A comprehensive list of exceptions to the withdrawal penalty can be found here. Funds withdrawn from a traditional IRA after the age of 59 years and 6 months are treated as taxable income because at the time the funds are contributed to the account, they reduce the tax liability for that year. Distributions are mandatory after the age of 70 years and 6 months.

Roth IRA

Sometimes, a Roth IRA may be the best option, particularly for those who expect to be in a higher tax bracket when the funds are withdrawn.
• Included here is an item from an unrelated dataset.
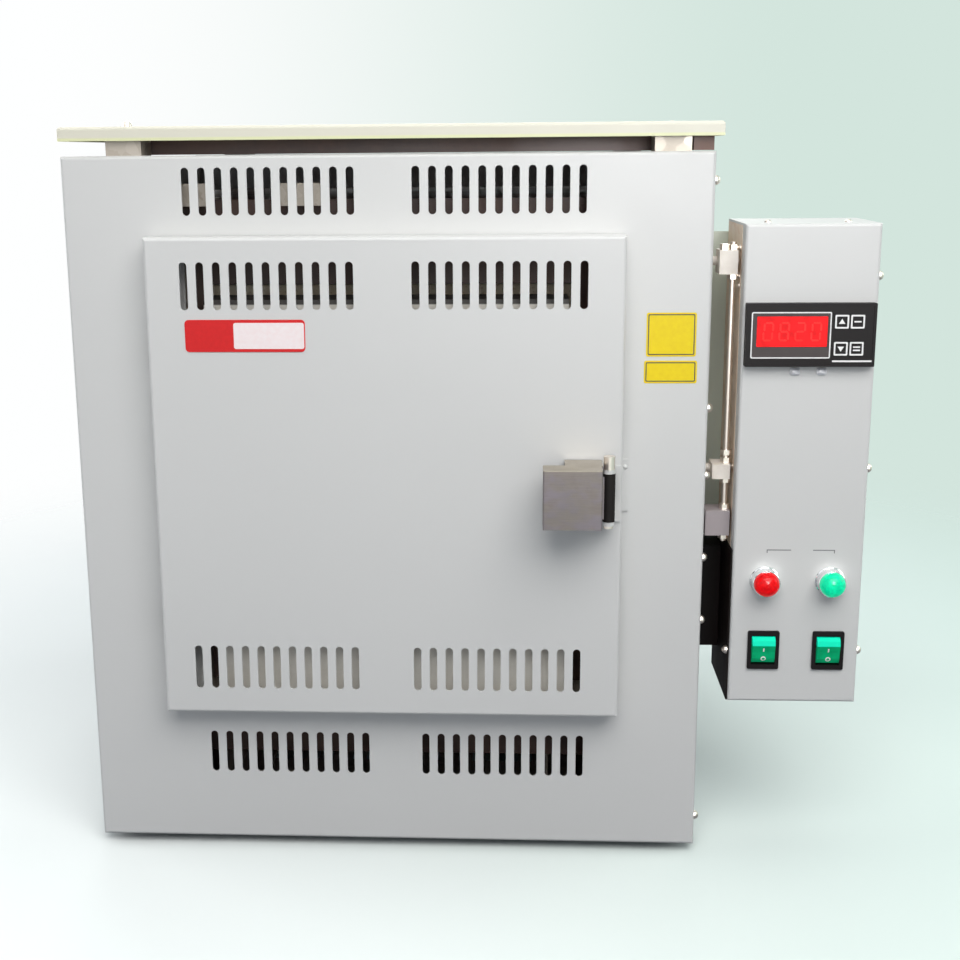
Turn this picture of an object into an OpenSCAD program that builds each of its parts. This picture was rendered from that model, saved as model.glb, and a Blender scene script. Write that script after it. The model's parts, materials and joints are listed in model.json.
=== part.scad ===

Funds contributed to a Roth IRA are taxed when they are contributed, so when they’re withdrawn, they’re treated as non-taxable income. 

The penalties for early withdrawal from a Roth IRA are the same as those for a traditional IRA, but a Roth differs from a traditional IRA in the following ways:

  • There are no annual contribution limits, except that an annual contribution can’t exceed that year’s income.
  • There are no mandatory distributions at any age.
  • There is no age restriction on the establishment of a Roth.
  • Roth IRA’s are subject to annual income limits of $135,000 for single filers and $205,000 for joint filers. Those who make more than that cannot establish a Roth IRA.

When it comes to choosing between a traditional and a Roth IRA., there is no right or wrong selection, it’s a matter of which type of IRA will best help you to meet your retirement goals.